DIRECTIONS FOR THIS TASK ▸
Without skipping anything, write out each record below exactly.

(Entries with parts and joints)
⁂
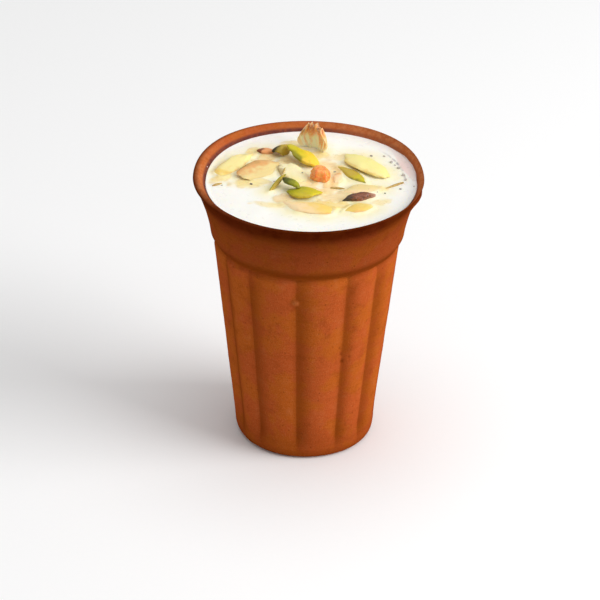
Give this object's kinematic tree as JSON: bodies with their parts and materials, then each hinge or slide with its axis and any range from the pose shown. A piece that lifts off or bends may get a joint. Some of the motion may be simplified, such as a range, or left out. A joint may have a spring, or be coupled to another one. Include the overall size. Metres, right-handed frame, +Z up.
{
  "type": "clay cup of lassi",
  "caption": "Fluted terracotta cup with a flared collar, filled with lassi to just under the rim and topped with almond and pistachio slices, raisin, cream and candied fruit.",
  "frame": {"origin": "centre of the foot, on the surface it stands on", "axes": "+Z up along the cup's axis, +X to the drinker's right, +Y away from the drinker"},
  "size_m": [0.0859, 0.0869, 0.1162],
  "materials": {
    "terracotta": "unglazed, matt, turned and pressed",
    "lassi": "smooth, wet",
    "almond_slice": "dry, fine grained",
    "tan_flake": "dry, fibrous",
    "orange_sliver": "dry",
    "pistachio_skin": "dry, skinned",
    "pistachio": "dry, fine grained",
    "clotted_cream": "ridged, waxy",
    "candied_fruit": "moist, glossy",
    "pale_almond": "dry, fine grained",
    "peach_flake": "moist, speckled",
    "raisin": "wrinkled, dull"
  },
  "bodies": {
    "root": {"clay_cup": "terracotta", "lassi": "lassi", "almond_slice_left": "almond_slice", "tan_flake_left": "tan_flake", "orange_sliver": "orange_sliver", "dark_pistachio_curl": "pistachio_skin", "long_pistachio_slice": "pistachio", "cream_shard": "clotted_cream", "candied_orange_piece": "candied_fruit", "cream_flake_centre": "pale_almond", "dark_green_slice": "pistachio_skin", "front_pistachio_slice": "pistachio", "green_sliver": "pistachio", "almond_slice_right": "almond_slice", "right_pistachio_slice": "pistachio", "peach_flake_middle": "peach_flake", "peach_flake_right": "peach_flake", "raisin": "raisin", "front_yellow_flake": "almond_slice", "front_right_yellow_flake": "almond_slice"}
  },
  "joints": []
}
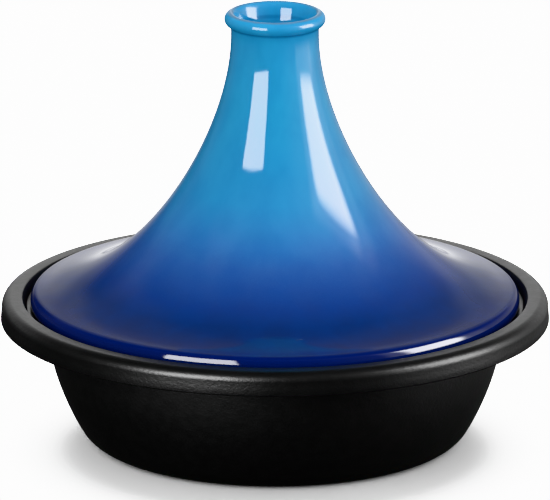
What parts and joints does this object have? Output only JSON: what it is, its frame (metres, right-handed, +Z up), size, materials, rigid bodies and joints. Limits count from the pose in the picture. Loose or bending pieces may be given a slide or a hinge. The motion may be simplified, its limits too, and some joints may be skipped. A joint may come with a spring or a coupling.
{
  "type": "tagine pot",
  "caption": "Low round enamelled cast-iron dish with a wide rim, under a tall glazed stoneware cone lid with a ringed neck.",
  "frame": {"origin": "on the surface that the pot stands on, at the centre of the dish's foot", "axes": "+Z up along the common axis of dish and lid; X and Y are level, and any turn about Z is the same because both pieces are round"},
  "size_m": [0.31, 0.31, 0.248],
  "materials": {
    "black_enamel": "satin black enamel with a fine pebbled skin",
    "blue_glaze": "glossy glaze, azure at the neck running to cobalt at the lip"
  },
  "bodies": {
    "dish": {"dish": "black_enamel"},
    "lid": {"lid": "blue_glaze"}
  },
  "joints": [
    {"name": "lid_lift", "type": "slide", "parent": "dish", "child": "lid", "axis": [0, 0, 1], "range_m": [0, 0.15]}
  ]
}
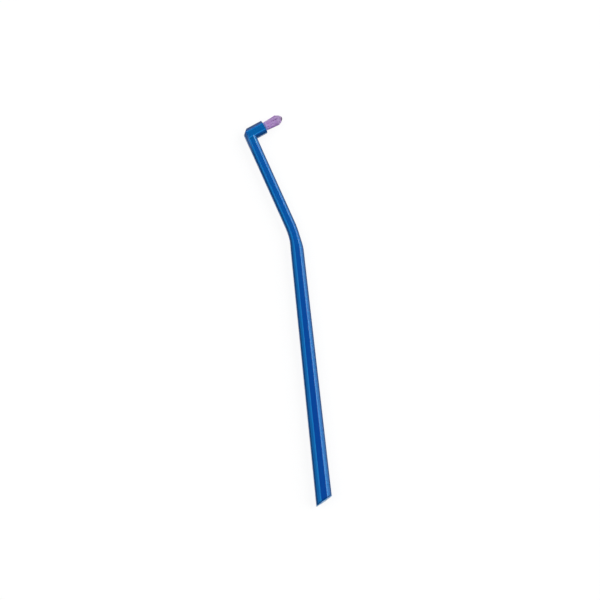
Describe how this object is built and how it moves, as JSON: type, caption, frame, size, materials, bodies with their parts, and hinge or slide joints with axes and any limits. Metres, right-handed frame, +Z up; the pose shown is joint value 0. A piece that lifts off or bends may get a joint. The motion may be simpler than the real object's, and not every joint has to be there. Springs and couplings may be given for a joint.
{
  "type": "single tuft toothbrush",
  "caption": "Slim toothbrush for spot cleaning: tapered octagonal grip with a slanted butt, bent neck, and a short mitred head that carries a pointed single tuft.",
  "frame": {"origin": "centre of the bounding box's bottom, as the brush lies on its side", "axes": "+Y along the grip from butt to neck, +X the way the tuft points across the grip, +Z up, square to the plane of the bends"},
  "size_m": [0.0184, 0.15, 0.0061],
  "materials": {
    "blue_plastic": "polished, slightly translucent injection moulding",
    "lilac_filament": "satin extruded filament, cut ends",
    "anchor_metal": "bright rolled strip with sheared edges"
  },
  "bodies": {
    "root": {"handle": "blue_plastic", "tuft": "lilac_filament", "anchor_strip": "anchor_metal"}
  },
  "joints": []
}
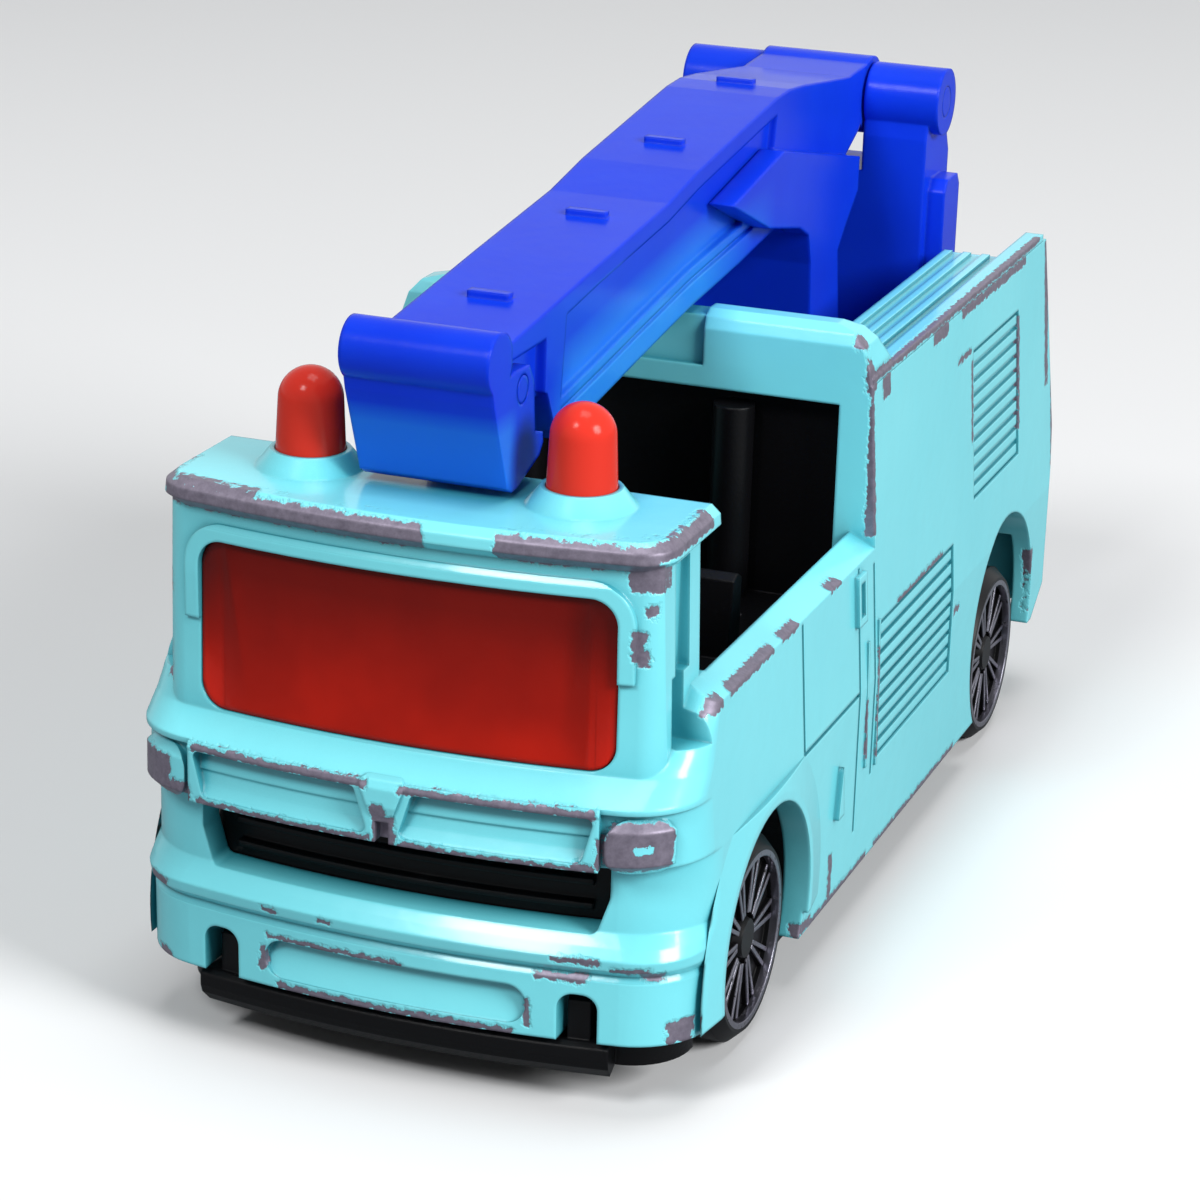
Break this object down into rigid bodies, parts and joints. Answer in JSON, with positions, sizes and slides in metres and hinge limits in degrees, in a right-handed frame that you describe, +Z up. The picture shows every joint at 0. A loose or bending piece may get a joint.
⁂
EXERCISE ANSWER ▸
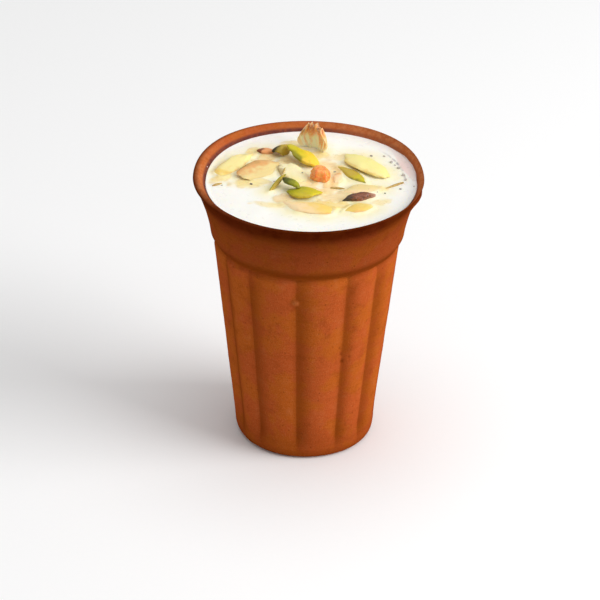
Give this object's kinematic tree as JSON: bodies with their parts and materials, then each hinge or slide with its axis and any range from the pose shown. A piece that lifts off or bends may get a joint. Some of the motion may be simplified, such as a range, or left out. A joint may have a spring, or be coupled to another one. Include the overall size. Metres, right-handed frame, +Z up.
{
  "type": "clay cup of lassi",
  "caption": "Fluted terracotta cup with a flared collar, filled with lassi to just under the rim and topped with almond and pistachio slices, raisin, cream and candied fruit.",
  "frame": {"origin": "centre of the foot, on the surface it stands on", "axes": "+Z up along the cup's axis, +X to the drinker's right, +Y away from the drinker"},
  "size_m": [0.0859, 0.0869, 0.1162],
  "materials": {
    "terracotta": "unglazed, matt, turned and pressed",
    "lassi": "smooth, wet",
    "almond_slice": "dry, fine grained",
    "tan_flake": "dry, fibrous",
    "orange_sliver": "dry",
    "pistachio_skin": "dry, skinned",
    "pistachio": "dry, fine grained",
    "clotted_cream": "ridged, waxy",
    "candied_fruit": "moist, glossy",
    "pale_almond": "dry, fine grained",
    "peach_flake": "moist, speckled",
    "raisin": "wrinkled, dull"
  },
  "bodies": {
    "root": {"clay_cup": "terracotta", "lassi": "lassi", "almond_slice_left": "almond_slice", "tan_flake_left": "tan_flake", "orange_sliver": "orange_sliver", "dark_pistachio_curl": "pistachio_skin", "long_pistachio_slice": "pistachio", "cream_shard": "clotted_cream", "candied_orange_piece": "candied_fruit", "cream_flake_centre": "pale_almond", "dark_green_slice": "pistachio_skin", "front_pistachio_slice": "pistachio", "green_sliver": "pistachio", "almond_slice_right": "almond_slice", "right_pistachio_slice": "pistachio", "peach_flake_middle": "peach_flake", "peach_flake_right": "peach_flake", "raisin": "raisin", "front_yellow_flake": "almond_slice", "front_right_yellow_flake": "almond_slice"}
  },
  "joints": []
}
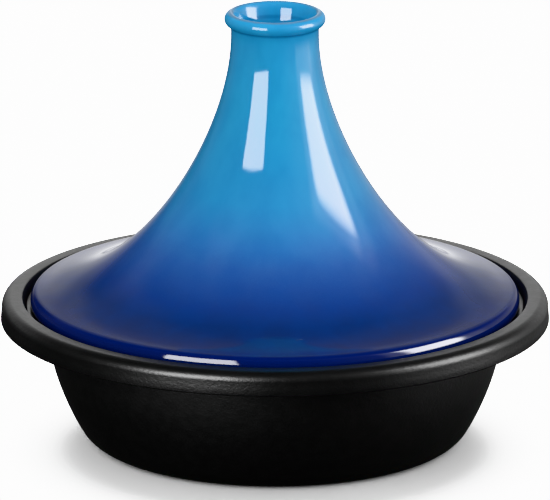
What parts and joints does this object have? Output only JSON: what it is, its frame (metres, right-handed, +Z up), size, materials, rigid bodies and joints. Limits count from the pose in the picture. Loose or bending pieces may be given a slide or a hinge. The motion may be simplified, its limits too, and some joints may be skipped. A joint may come with a spring or a coupling.
{
  "type": "tagine pot",
  "caption": "Low round enamelled cast-iron dish with a wide rim, under a tall glazed stoneware cone lid with a ringed neck.",
  "frame": {"origin": "on the surface that the pot stands on, at the centre of the dish's foot", "axes": "+Z up along the common axis of dish and lid; X and Y are level, and any turn about Z is the same because both pieces are round"},
  "size_m": [0.31, 0.31, 0.248],
  "materials": {
    "black_enamel": "satin black enamel with a fine pebbled skin",
    "blue_glaze": "glossy glaze, azure at the neck running to cobalt at the lip"
  },
  "bodies": {
    "dish": {"dish": "black_enamel"},
    "lid": {"lid": "blue_glaze"}
  },
  "joints": [
    {"name": "lid_lift", "type": "slide", "parent": "dish", "child": "lid", "axis": [0, 0, 1], "range_m": [0, 0.15]}
  ]
}
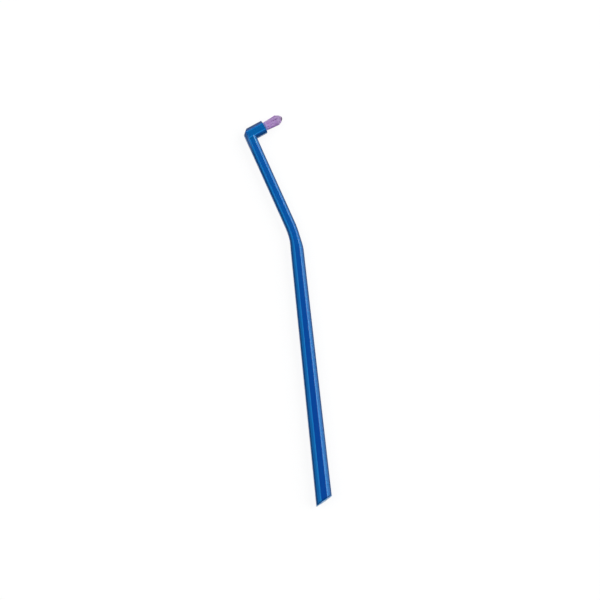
Describe how this object is built and how it moves, as JSON: type, caption, frame, size, materials, bodies with their parts, and hinge or slide joints with axes and any limits. Metres, right-handed frame, +Z up; the pose shown is joint value 0. A piece that lifts off or bends may get a joint. The motion may be simpler than the real object's, and not every joint has to be there. Springs and couplings may be given for a joint.
{
  "type": "single tuft toothbrush",
  "caption": "Slim toothbrush for spot cleaning: tapered octagonal grip with a slanted butt, bent neck, and a short mitred head that carries a pointed single tuft.",
  "frame": {"origin": "centre of the bounding box's bottom, as the brush lies on its side", "axes": "+Y along the grip from butt to neck, +X the way the tuft points across the grip, +Z up, square to the plane of the bends"},
  "size_m": [0.0184, 0.15, 0.0061],
  "materials": {
    "blue_plastic": "polished, slightly translucent injection moulding",
    "lilac_filament": "satin extruded filament, cut ends",
    "anchor_metal": "bright rolled strip with sheared edges"
  },
  "bodies": {
    "root": {"handle": "blue_plastic", "tuft": "lilac_filament", "anchor_strip": "anchor_metal"}
  },
  "joints": []
}
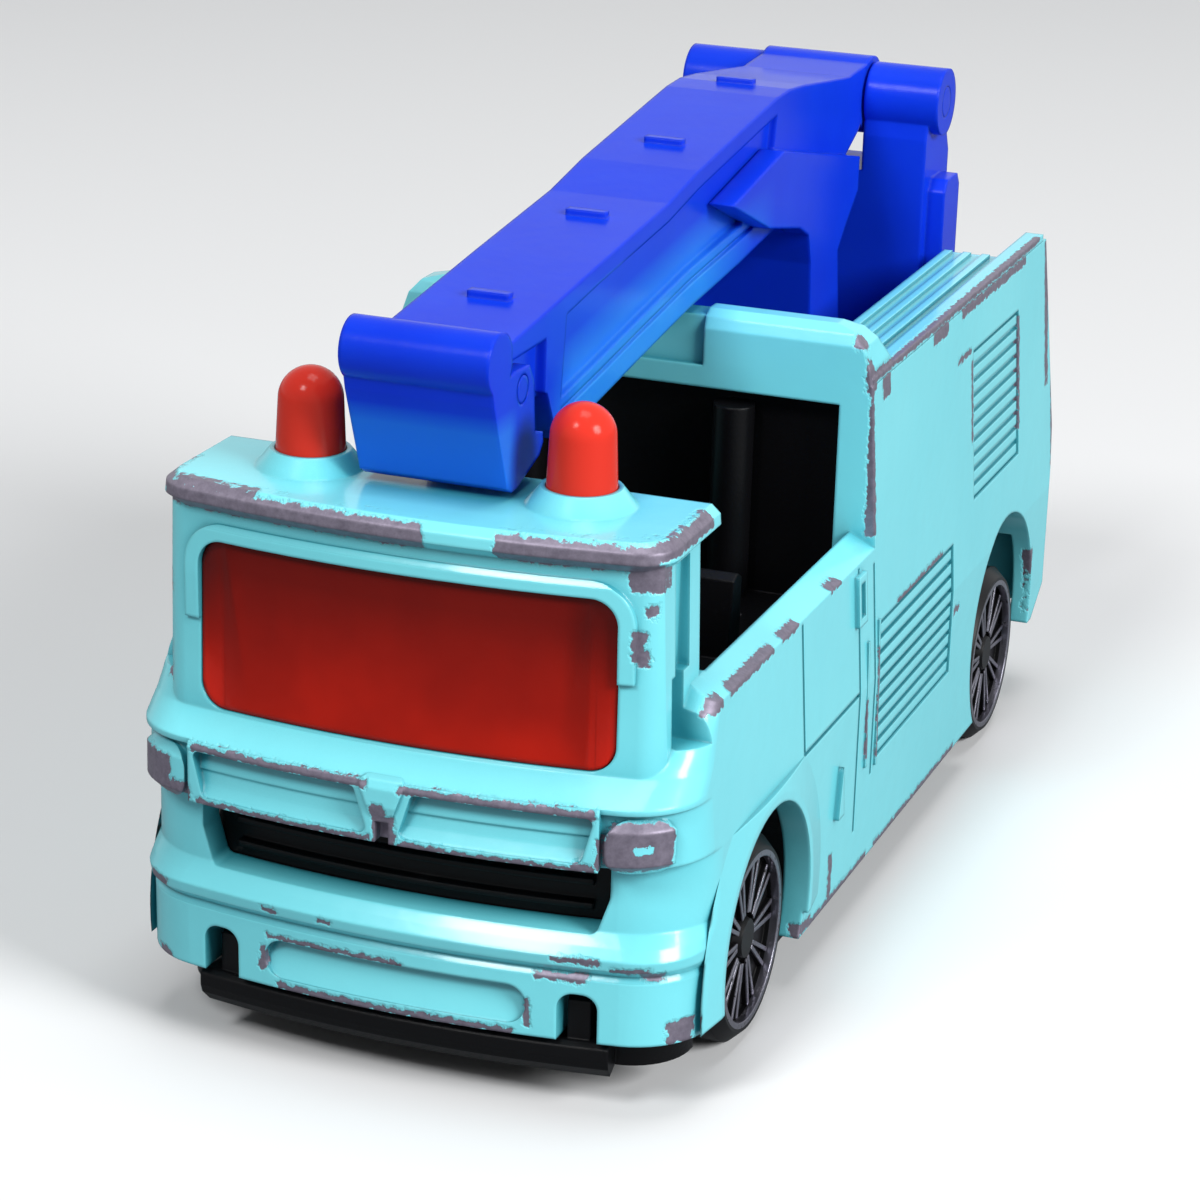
Break this object down into rigid bodies, parts and joints. Answer in JSON, with positions, sizes and slides in metres and hinge limits in degrees, in a right-handed frame that you describe, +Z up. The picture shows every joint at 0. A loose or bending piece may get a joint.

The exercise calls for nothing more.